9.      Impendendo sobre o Estado, enquanto proprietário do veículo implicado no acidente (vide o n.º 1 do artigo 4.º e al. b) do artigo 2.º do SORCA), recai sobre o Estado o dever de indemnizar aos familiares dos militares vítimas do acidente de viação do 02 de abril pelos danos materiais e corporais que sofreram; e que danos e quem?

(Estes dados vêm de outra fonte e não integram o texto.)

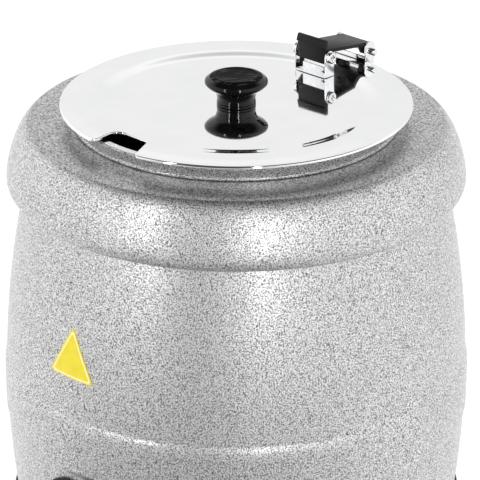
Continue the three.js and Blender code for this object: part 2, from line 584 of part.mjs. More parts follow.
// ---- wiring and mains inlet ---------------------------------------------------------
add("terminal_block", block(-20, 20, 122, 136, PLATE_Z + 1.2 + GAP, 34), nylon);
const [liveEnd, neutralEnd] = elementEnds;
const routes = {
  wire_live: [
    [-16, 120.2, 30], [-60, 100, 30], [-112, 10, 30], [-90, -100, 34], [-40, -132, 44], [-18.8, -140, 52],
  ],
  wire_heater: [
    [18.8, -140, 52], [60, -112, 36], [104, -30, 27], [70, 40, 23.5], [30, 50, 23.3],
    [liveEnd[0] + 6, 66, 23.2], [liveEnd[0], liveEnd[1], 25.6],
  ],
  wire_neutral: [[8, 120.2, 30], [10, 108, 26], [12, 86, 23.4], [neutralEnd[0], neutralEnd[1], 25.6]],
  wire_earth: [[18, 120.2, 27], [40, 112, 23], [52, 100, 24], [56, 92, 30], [58, 84, 39.9]],
};
for (const [name, points] of Object.entries(routes)) {
  add(name, tube(along(points), 1.2, 3 * points.length), wireColours[name]);
}

const sleeve = [[4, -REACH], [6.4, -REACH], [8, -171]];
const flange = [[11, -171], [11, -167.2], [8, -167.2]];
const thread = [[8, -152], [4, -152]];
add("cord_gland", turnedToFront([...sleeve, ...flange, ...thread], 0, GLAND_Z, 16), blackPlastic);
add("gland_nut", turnedToFront(hexNut(9.6, 12.4, -161.5, -157), 0, GLAND_Z, 6), nylon);

export default kettle;
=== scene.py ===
"""Soup kettle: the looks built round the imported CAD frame.

Lengths are written in millimetres and turned into metres by MM. The main heights and radii come from
the frame's own boxes, so a change in the CAD moves the visible surfaces with it. What lies inside a
piece's box, such as a rounding or a wall's thickness, is a number here.
"""

import json
import math

import bmesh
import bpy
from mathutils import Matrix, Vector


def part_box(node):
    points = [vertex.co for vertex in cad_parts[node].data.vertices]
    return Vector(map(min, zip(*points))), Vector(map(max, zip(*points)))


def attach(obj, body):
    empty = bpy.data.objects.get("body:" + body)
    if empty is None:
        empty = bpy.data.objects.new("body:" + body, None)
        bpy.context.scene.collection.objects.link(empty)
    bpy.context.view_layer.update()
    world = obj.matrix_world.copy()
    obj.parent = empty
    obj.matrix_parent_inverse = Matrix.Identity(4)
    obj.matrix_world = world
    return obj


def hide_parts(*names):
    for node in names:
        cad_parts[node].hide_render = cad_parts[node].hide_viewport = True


MM = 0.001
TAU = 2 * math.pi

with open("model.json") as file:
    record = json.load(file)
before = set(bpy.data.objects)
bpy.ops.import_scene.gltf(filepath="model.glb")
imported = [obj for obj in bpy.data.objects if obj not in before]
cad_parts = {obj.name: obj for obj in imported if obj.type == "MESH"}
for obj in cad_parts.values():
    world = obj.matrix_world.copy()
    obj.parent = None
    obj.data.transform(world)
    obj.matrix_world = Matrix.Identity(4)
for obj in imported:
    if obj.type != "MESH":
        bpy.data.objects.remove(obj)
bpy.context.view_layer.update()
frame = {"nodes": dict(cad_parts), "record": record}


def low(node, axis):
    """Lowest coordinate of a CAD node along an axis, in millimetres."""
    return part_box(node)[0][axis] / MM


def high(node, axis):
    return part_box(node)[1][axis] / MM


X, Y, Z = 0, 1, 2

# ---- driving dimensions, in millimetres ----------------------------------------------
BODY_BOTTOM = low("body_shell", Z)
SHELL_TOP = high("body_shell", Z)
RING_TOP = high("top_ring", Z)
RING_BOTTOM = low("top_ring", Z)
RING_R = high("top_ring", X)
LID_RISE = 0.8  # how far the lid's outer band stands above its edge
LID_Z = high("lid", Z) - LID_RISE
LID_R = high("lid", X)
SKIRT_Z = LID_Z - 1.6
SHEET = 0.8  # lid sheet
MIDDLE_Z = low("lid_knob", Z) - 0.3  # the dished middle of the lid
SHELF_Z = low("lid_bracket", Z) - 0.3  # the flat shelf that carries the hinge
COLLAR_TOP = high("lid_ring", Z)
COLLAR_R = high("lid_ring", X)
SEAT_TOP = high("lid_seat", Z)
SEAT_LOW = low("lid_seat", Z)
POT_RIM = high("inner_pot", Z)
POT_BOTTOM = low("inner_pot", Z)
POT_R = 107.5
POT_RIM_R = 112.6
WELL_R = 122.0
WELL_RIM_R = 139.5
WELL_RIM = high("water_well", Z)
WELL_BOTTOM = low("water_well", Z)
FRONT_PIN = (82.5, LID_Z + 14.0)
REAR_PIN = (127.5, LID_Z + 7.2)
LEVER_HALF = high("hinge_lever", X)
EAR_OUT = high("lid_bracket", X)
EAR = 1.2  # thickness of the bracket sheet
CONTROL_Z = (low("control_bezel", Z) + high("control_bezel", Z)) / 2
BEZEL_R = high("control_bezel", X)
BEZEL_FACE = -low("control_bezel", Y)
LAMP_TURN = 0.28  # from the control knob to the pilot lamp, round the body
LAMP_BACK = 158
SCREW_BACK = 157.5
BELLY_Z = 120.0  # widest height of the barrel
BELLY_R = high("body_shell", X)
BARREL_CURVE = 665.0  # radius of the barrel's side
BELT_HALF = 20.5  # from the belly to the middle of the belt's edge
BELT_EDGE = 3.0  # half the height of the slope at its edge
BELT_RISE = 1.25
SIDES = 224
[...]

10.  Nos termos do artigo 30.º /1 do SORCA “O direito à reparação, por lesões corporais e morte, compreende, em conformidade com o regime do seguro obrigatório de acidentes de trabalho e doenças profissionais, as seguintes prestações:

10.1.        Em dinheiro: indemnização por incapacidade temporária absoluta ou parcial para o trabalho; pensão vitalícia correspondente à redução na capacidade de trabalho ou de ganho, em caso de incapacidade permanente; pensões aos familiares dos lesados; despesas de funeral no caso de morte que assume a natureza de uma prestação única;

10.2.       No caso de dano de morte (n.º 4) os beneficiários legais podem receber por danos não patrimoniais com limite previsto na alínea b) do n.º 1 do artigo 508.º do Código Civil até à concorrência do capital seguro;

11.   Nos termos do artigo 10.º/2 do SORCA, “O capital obrigatoriamente seguro para as lesões corporais tem por limite ECV 50.000.000$00 (cinquenta milhões de escudos) por sinistro, seja qual for o número de vítimas;

12.  Ora, abstraindo da afronta e desprezo pelas vidas das pessoas que o limite do capital seguro (imposto ao Estado pelas seguradoras) representa, quando em termos comparados, esse limite, desde 1 de junho de 2012 é fixado num mínimo de € 5.000.000,00 (cinco milhões de euros), o equivalente a ECV 551.325.000$00 (quinhentos e cinquenta e um milhões, e trezentos e vinte e cinco mil escudos); e de € 1.000.000,00 (um milhão de euros), o equivalente a ECV 110.265.000 (cento e dez milhões, duzentos e sessenta e cinco mil escudos) para os danos materiais;

13.  São, ainda, devidos aos familiares (herdeiros hábeis) de cada um dos militares vitimas do acidente de 02 de abril de 2023, para além da “pensão de preço de sangue a que se refere a resolução n.º 28/2023, de 04 de abril, e nos termos conjugados das h), k) e l) do EM, com a al. b) do n.º 1 e n.º 4 do artigo 30.º do SORCA, as seguintes prestações:

1.      Em dinheiro, a título de indemnização por danos não patrimoniais (dano de morte), no valor de entre um mínimo de ECV 2.500.000$00 (dois milhões e quinhentos mil escudos), até ECV 6.250.000$00 (seis milhões, duzentos e cinquenta mil escudos) atento ao capital seguro a que se refere o n.º 2 do artigo 10.º do SORCA, e o número de vítimas mortais (oito);

2.     Em dinheiro, a título de encargos/despesas com o funeral a pagar em prestações únicas; e,

3.     Ainda, o direito a assistência médica, medicamentosa e hospitalar, nos termos do regime de segurança social.